Because AIDS was first seen in gay men, it became a stigma that only gay men were susceptible to AIDS. By the time I learned about AIDS in the late 1990s, AIDS had become more common in heterosexuals than it was in homosexuals, but still the stigma existed among gay men. Even the signs and symptoms that identified AIDS in the 1980s were no longer the same by the late 1990s.
It isn’t AIDS that kills an individual. From what I remember learning at the time, what AIDS does is that it compromises an individual’s immunity and leaves them defenseless against normal, everyday infections that don’t normally affect a healthy individual - at least, not in a life-threatening manner.
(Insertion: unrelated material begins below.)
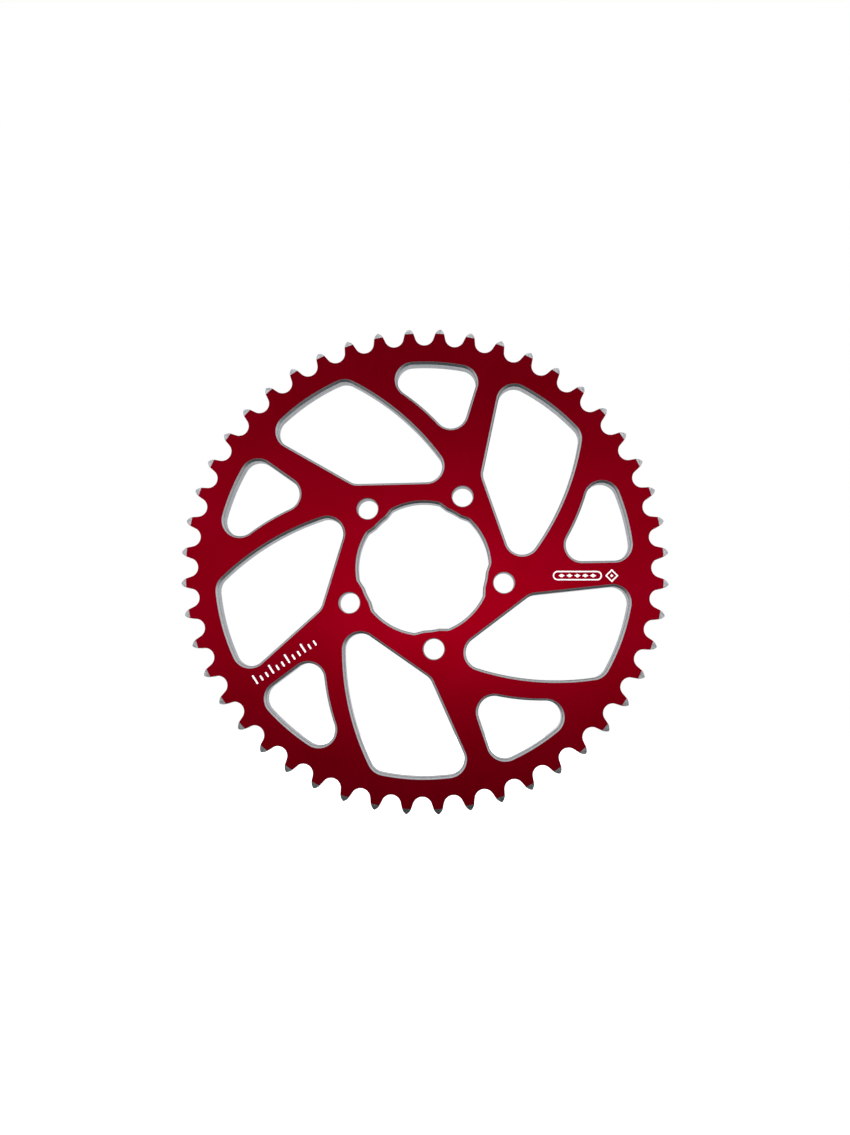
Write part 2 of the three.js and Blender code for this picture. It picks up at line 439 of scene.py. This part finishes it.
def capsule(length, height):
    """A bar with round ends, which lies along x."""
    radius = height / 2
    reach = length / 2 - radius
    right = arc(Vector((reach, 0)), radius, -math.pi / 2, math.pi / 2)
    left = arc(Vector((-reach, 0)), radius, math.pi / 2, 3 * math.pi / 2)
    return [point for point, _ in right + left]


def lozenge(place, width, height):
    """A lozenge with its middle at a place along x."""
    right = Vector((width / 2, 0))
    top = Vector((0, height / 2))
    return [Vector((place, 0)) + corner for corner in (right, top, -right, -top)]


def bar_mark():
    """An open bar which holds a row of lozenges, and a larger open lozenge to its right."""
    inset = 2 * BAR_MARK_STROKE
    shapes = [[capsule(BAR_LENGTH, BAR_HEIGHT), capsule(BAR_LENGTH - inset, BAR_HEIGHT - inset)]]
    for place in LOZENGE_PLACES:
        shapes.append([lozenge(place, LOZENGE_WIDTH, LOZENGE_HEIGHT)])
    hole_size = OPEN_LOZENGE_SIZE - inset * math.sqrt(2)
    outline, hole, core = [lozenge(OPEN_LOZENGE_PLACE, size, size)
                           for size in (OPEN_LOZENGE_SIZE, hole_size, OPEN_LOZENGE_CORE_SIZE)]
    return shapes + [[outline, hole], [core]]


def tick_mark():
    """A row of upright strokes which stand on one line, every third of them long, like a plain scale."""
    shapes = []
    for i in range(TICK_COUNT):
        height = LONG_TICK if i % 3 == 0 else SHORT_TICK
        middle = Vector(((i - (TICK_COUNT - 1) / 2) * TICK_PITCH, (height - LONG_TICK) / 2))
        shapes.append([[middle + rotated(point, math.pi / 2) for point in capsule(height, TICK_STROKE)]])
    return shapes


# ---- Materials: colours are linear red, green and blue, and noise scales are in cells per metre ----

# The darkest and the lightest colour of each surface
ANODISED_COLOURS = (0.385, 0, 0.009), (0.425, 0, 0.0135)
MACHINED_COLOURS = (0.52, 0.53, 0.55), (0.68, 0.69, 0.71)
TURNED_COLOURS = (0.42, 0.43, 0.46), (0.8, 0.81, 0.82)
# The drilled walls' grey is darker than the milled walls': painted shade inside the bolt holes.
DRILLED_AND_SHADED_COLOURS = (0.4, 0.4, 0.42), (0.56, 0.56, 0.58)
MARK_COLOURS = (0.88, 0.88, 0.9), (0.98, 0.98, 0.98)

# Most of a noise's values lie between these
NOISE_LOW, NOISE_HIGH = 0.3, 0.7


def add_node(tree, kind, settings=None, **inputs):
    """A shader node. An input's value is a constant or another node's output, and its name is the
    input's own, with _ for each space, or a _ and the input's number."""
    node = tree.nodes.new(kind)
    for name, value in (settings or {}).items():
        setattr(node, name, value)
    for name, value in inputs.items():
        key = int(name[1:]) if name[1:].isdigit() else name.replace("_", " ")
        socket = node.inputs[key]
        if isinstance(value, bpy.types.NodeSocket):
            tree.links.new(value, socket)
        else:
            socket.default_value = value
    return node


def add_material(name, metallic):
    material = bpy.data.materials.new(name)
    material.use_nodes = True
    shader = material.node_tree.nodes["Principled BSDF"]
    shader.inputs["Metallic"].default_value = metallic
    return material, material.node_tree, shader


def object_axes(tree):
    """The place on the object, and its x, y and z alone."""
    place = add_node(tree, "ShaderNodeTexCoord").outputs["Object"]
    return place, add_node(tree, "ShaderNodeSeparateXYZ", Vector=place).outputs


def calculated(tree, operation, *values):
    inputs = {f"_{i}": value for i, value in enumerate(values)}
    return add_node(tree, "ShaderNodeMath", {"operation": operation}, **inputs).outputs[0]


def noise(tree, place, scale, detail=2):
    node = add_node(tree, "ShaderNodeTexNoise", Vector=place, Scale=scale, Detail=detail)
    return node.outputs["Fac"]


def streaks(tree, place, scales, detail=2):
    """Noise with a scale of its own along each axis, so that it is drawn out along the smallest."""
    scaled = add_node(tree, "ShaderNodeVectorMath", {"operation": "MULTIPLY"}, _0=place, _1=scales)
    return noise(tree, scaled.outputs[0], 1, detail)


def spread(tree, value, low, high, value_low=NOISE_LOW, value_high=NOISE_HIGH):
    """The value, with value_low to value_high laid out from low to high."""
    node = add_node(tree, "ShaderNodeMapRange", Value=value, From_Min=value_low, From_Max=value_high,
                    To_Min=low, To_Max=high)
    return node.outputs["Result"]


def blend(tree, value, colours):
    """A colour between two, by a value from 0 to 1."""
    darkest, lightest = [(*colour, 1) for colour in colours]
    node = add_node(tree, "ShaderNodeMix", {"data_type": "RGBA"}, _0=value, _6=darkest, _7=lightest)
    return node.outputs[2]


def set_surface(tree, shader, colour, roughness, height, depth):
    """Gives a shader its colour, its roughness, and a relief whose height of 1 stands for a depth."""
    bump = add_node(tree, "ShaderNodeBump", Height=height, Distance=depth, Strength=1)
    tree.links.new(colour, shader.inputs["Base Color"])
    tree.links.new(roughness, shader.inputs["Roughness"])
    tree.links.new(bump.outputs["Normal"], shader.inputs["Normal"])


def anodised_material():
    """Dyed aluminium sheet: a satin face with an upright rolling grain under an even red."""
    material, tree, shader = add_material("red_anodised_aluminium", metallic=1)
    place, _ = object_axes(tree)
    cloud = noise(tree, place, scale=60)
    grain = streaks(tree, place, scales=(2600, 2600, 260), detail=3)
    speck = noise(tree, place, scale=5200)
    mottle = calculated(tree, "MULTIPLY_ADD", grain, 0.6, cloud)
    tone = spread(tree, mottle, 0, 1, value_low=0.55, value_high=1.05)
    colour = blend(tree, tone, ANODISED_COLOURS)
    roughness = spread(tree, grain, low=0.27, high=0.3)
    height = calculated(tree, "ADD", grain, speck)
    set_surface(tree, shader, colour, roughness, height, depth=0.0002 * MM)
    return material


def machined_material():
    """Bare milled aluminium: the cutter's lines run through the thickness of a wall."""
    material, tree, shader = add_material("milled_aluminium", metallic=1)
    place, _ = object_axes(tree)
    lines = streaks(tree, place, scales=(1900, 130, 1900), detail=3)
    passes = streaks(tree, place, scales=(90, 2400, 90))
    colour = blend(tree, spread(tree, lines, 0, 1), MACHINED_COLOURS)
    roughness = spread(tree, passes, low=0.26, high=0.4)
    height = calculated(tree, "MULTIPLY_ADD", passes, 0.4, lines)
    set_surface(tree, shader, colour, roughness, height, depth=0.004 * MM)
    return material


def turned_material():
    """Bare turned aluminium: grooves about the axis, torn where the cut is broken by each gap.

    The noises are laid out by distance from the axis, angle about it in radians, and depth."""
    material, tree, shader = add_material("turned_aluminium", metallic=1)
    _, (x, y, z) = object_axes(tree)
    flat = add_node(tree, "ShaderNodeCombineXYZ", X=x, Z=z).outputs[0]
    radius = add_node(tree, "ShaderNodeVectorMath", {"operation": "LENGTH"}, _0=flat).outputs["Value"]
    angle = calculated(tree, "ARCTAN2", z, x)
    polar_place = add_node(tree, "ShaderNodeCombineXYZ", X=radius, Y=angle, Z=y).outputs[0]
    grooves = streaks(tree, polar_place, scales=(3000, 45, 300))
    tears = streaks(tree, polar_place, scales=(1100, 110, 300), detail=3)
    tone = spread(tree, tears, 0, 1, value_low=0.35, value_high=0.65)
    colour = blend(tree, tone, TURNED_COLOURS)
    roughness = spread(tree, tears, low=0.3, high=0.42)
    height = calculated(tree, "MULTIPLY_ADD", tears, 1.5, grooves)
    set_surface(tree, shader, colour, roughness, height, depth=0.035 * MM)
    return material


def drilled_and_shaded_material():
    """The bolt holes' bare walls, with the drill's fine rings, in a grey darker than the milled walls'
    that is painted shade inside the holes.
    """
    material, tree, shader = add_material("drilled_aluminium_painted_shade", metallic=1)
    place, _ = object_axes(tree)
    rings = streaks(tree, place, scales=(60, 4200, 60), detail=3)
    colour = blend(tree, spread(tree, rings, 0, 1), DRILLED_AND_SHADED_COLOURS)
    roughness = spread(tree, rings, low=0.28, high=0.4)
    set_surface(tree, shader, colour, roughness, rings, depth=0.006 * MM)
    return material


def mark_material():
    """Laser-etched aluminium: matt and nearly white, with a fine speckle."""
    material, tree, shader = add_material("laser_etched_mark", metallic=0)
    place, _ = object_axes(tree)
    speck = noise(tree, place, scale=4200, detail=3)
    colour = blend(tree, spread(tree, speck, 0, 1), MARK_COLOURS)
    roughness = spread(tree, speck, low=0.6, high=0.8)
    set_surface(tree, shader, colour, roughness, speck, depth=0.003 * MM)
    return material


# ---- The object ----

def make_plate():
    mesh = plate_mesh()
    for make in (anodised_material, machined_material, turned_material, drilled_and_shaded_material):
        mesh.materials.append(make())
    plate = add_object("sprocket_body", mesh)
    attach(plate, "root")
    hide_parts("sprocket_plate")


def make_marks():
    material = mark_material()
    mark_piece("bar_mark", bar_mark(), BAR_MARK_CENTRE, 0, material)
    mark_piece("tick_mark", tick_mark(), TICK_MARK_CENTRE, TICK_MARK_ANGLE, material)


# ---- Camera, stage and light ----

# The lens stands this far in front of the outer face, and this far across and up from the axis. Its
# turns about X, Y and Z are in degrees, and its sensor and focal length in millimetres.
CAMERA_DISTANCE = 0.345
CAMERA_ACROSS, CAMERA_UP = 0.013, -0.038
CAMERA_TURN = (93.243, -0.189, 1.253)
CAMERA_SHIFT = (-0.01, 0.0397)
CLIP_START, CLIP_END = 0.01, 50
SENSOR_HEIGHT = 36
FOCAL_LENGTH = 26.79

# How brightly the studio lights the object from each heading, where the axes are 1 long. A ramp is
# where along its axis it starts and ends, and the level before and after it.
UPWARD_RAMP = (-1, 0.15, 0.07, 0.82)
LENS_SIDE_RAMP = (-1, -0.6, 0.2, 1)
BACKDROP_GAP_RAMP = (0.3, 0.5, 1, 0.12)
BACKDROP_RAMP = (0.78, 0.92, 0, 1)
BACKDROP_LEVEL = 0.76
STUDIO_COLOUR = (0.97, 0.99, 1, 1)

# The soft lights, which face the origin: name, place, size and power
SOFT_LIGHTS = [
    ("front_softbox", (0, -1.5, 0.16), (1.6, 0.5), 1.3),
    ("front_strip", (0, -1.4, 0.05), (0.5, 0.1), 0.3),
]
OVERHEAD_STRENGTH = 4
OVERHEAD_SPREAD = math.radians(60)

FLOOR_Z = -0.6
FLOOR_SIZE = 12
FLOOR_COLOUR = (0.9, 0.9, 0.9, 1)
FLOOR_ROUGHNESS = 0.9


def make_camera():
    data = bpy.data.cameras.new("camera")
    data.sensor_fit = "VERTICAL"
    data.sensor_height = SENSOR_HEIGHT
    data.lens = FOCAL_LENGTH
    data.shift_x, data.shift_y = CAMERA_SHIFT
    data.clip_start = CLIP_START
    data.clip_end = CLIP_END
    camera = add_object("camera", data)
    camera.location = (CAMERA_ACROSS, PLATE_BOX[0].y - CAMERA_DISTANCE, CAMERA_UP)
    camera.rotation_euler = Euler([math.radians(turn) for turn in CAMERA_TURN])
    bpy.context.scene.camera = camera


def smooth_ramp(tree, value, ramp):
    start, end, before, after = ramp
    return add_node(tree, "ShaderNodeMapRange", {"interpolation_type": "SMOOTHSTEP"}, Value=value,
                    From_Min=start, From_Max=end, To_Min=before, To_Max=after).outputs["Result"]


def studio_level(tree):
    """Dim from below and from round the lens, and dark at the edge of the even backdrop."""
    heading = add_node(tree, "ShaderNodeTexCoord").outputs["Generated"]
    _, y, z = add_node(tree, "ShaderNodeSeparateXYZ", Vector=heading).outputs
    level = smooth_ramp(tree, z, UPWARD_RAMP)
    for ramp in (LENS_SIDE_RAMP, BACKDROP_GAP_RAMP):
        level = calculated(tree, "MULTIPLY", level, smooth_ramp(tree, y, ramp))
    backdrop = smooth_ramp(tree, y, BACKDROP_RAMP)
    mixed = add_node(tree, "ShaderNodeMix", {"data_type": "FLOAT"},
                     _0=backdrop, _2=level, _3=BACKDROP_LEVEL)
    return mixed.outputs[0]


def make_world():
    """A white studio. The camera itself sees plain white behind the object."""
    world = bpy.data.worlds.new("studio")
    world.use_nodes = True
    tree = world.node_tree
    tree.nodes.clear()
    level = studio_level(tree)
    lit = add_node(tree, "ShaderNodeBackground", Color=STUDIO_COLOUR, Strength=level).outputs[0]
    white = add_node(tree, "ShaderNodeBackground", Color=(1, 1, 1, 1), Strength=1).outputs[0]
    seen = add_node(tree, "ShaderNodeLightPath").outputs["Is Camera Ray"]
    mixed = add_node(tree, "ShaderNodeMixShader", _0=seen, _1=lit, _2=white).outputs[0]
    add_node(tree, "ShaderNodeOutputWorld", Surface=mixed)
    bpy.context.scene.world = world
    bpy.context.scene.view_settings.view_transform = "Standard"


def soft_light(name, place, size, power):
    """A rectangular light which faces the origin, and which the camera doesn't see."""
    data = bpy.data.lights.new(name, "AREA")
    data.shape = "RECTANGLE"
    data.size, data.size_y = size
    data.energy = power
    light = add_object(name, data)
    light.location = place
    heading = Vector((0, 0, 0)) - Vector(place)
    light.rotation_euler = heading.to_track_quat("-Z", "Y").to_euler()
    light.visible_camera = False


def overhead_light():
    """Light from a wide part of the ceiling, which isn't seen in reflections."""
    data = bpy.data.lights.new("overhead", "SUN")
    data.energy = OVERHEAD_STRENGTH
    data.angle = OVERHEAD_SPREAD
    light = add_object("overhead", data)
    light.visible_glossy = False


def make_lights():
    for soft in SOFT_LIGHTS:
        soft_light(*soft)
    overhead_light()


def make_floor():
    """A pale floor far below the object, which isn't seen in reflections."""
    half = FLOOR_SIZE / 2
    corners = [(-half, -half), (half, -half), (half, half), (-half, half)]
    mesh = bpy.data.meshes.new("floor")
    mesh.from_pydata([(x, y, FLOOR_Z) for x, y in corners], [], [(0, 1, 2, 3)])
    floor = add_object("floor", mesh)
    floor.visible_glossy = False
    material, _, shader = add_material("pale_floor", metallic=0)
    shader.inputs["Base Color"].default_value = FLOOR_COLOUR
    shader.inputs["Roughness"].default_value = FLOOR_ROUGHNESS
    mesh.materials.append(material)


make_camera()
make_plate()
make_marks()
make_world()
make_lights()
make_floor()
For instance, a person with AIDS can die from catching the common cold.
It’s funny because I have a very distinct memory of watching a documentary about AIDS which described how the virus affected a patient’s immune system and it went something along the lines of this:
In a normal infection, the body attempts to purge the virus or bacteria by producing antibodies. Antibodies are made specifically to a specific virus or bacteria and no other. It is almost like a lock and key system, where the antibodies are the key that fit into the lock of the bacteria. The unique and deadly thing about HIV is that it keeps changing the locks so the antibodies that the body makes are no longer effective against it. Then the body makes new antibodies to fit the new lock but by that time, the virus has already changed shape again and the new antibodies don’t work. The body continually makes antibodies until it is exhausted.
But the newer literature states that HIV specifically attacks important cells in an individual’s immune system that are important for protecting the body against infections - such as helper T cells, macrophages and the dendritic cells.
The management for HIV has always been prevention and treatment. The idea for a cure had long been given up on until a recent bone marrow transplant patient was “cured” of HIV. Although the “cure” is not conclusive and may not be a viable option for HIV patients currently, it does appear to be a promising light at the end of a rather dim tunnel.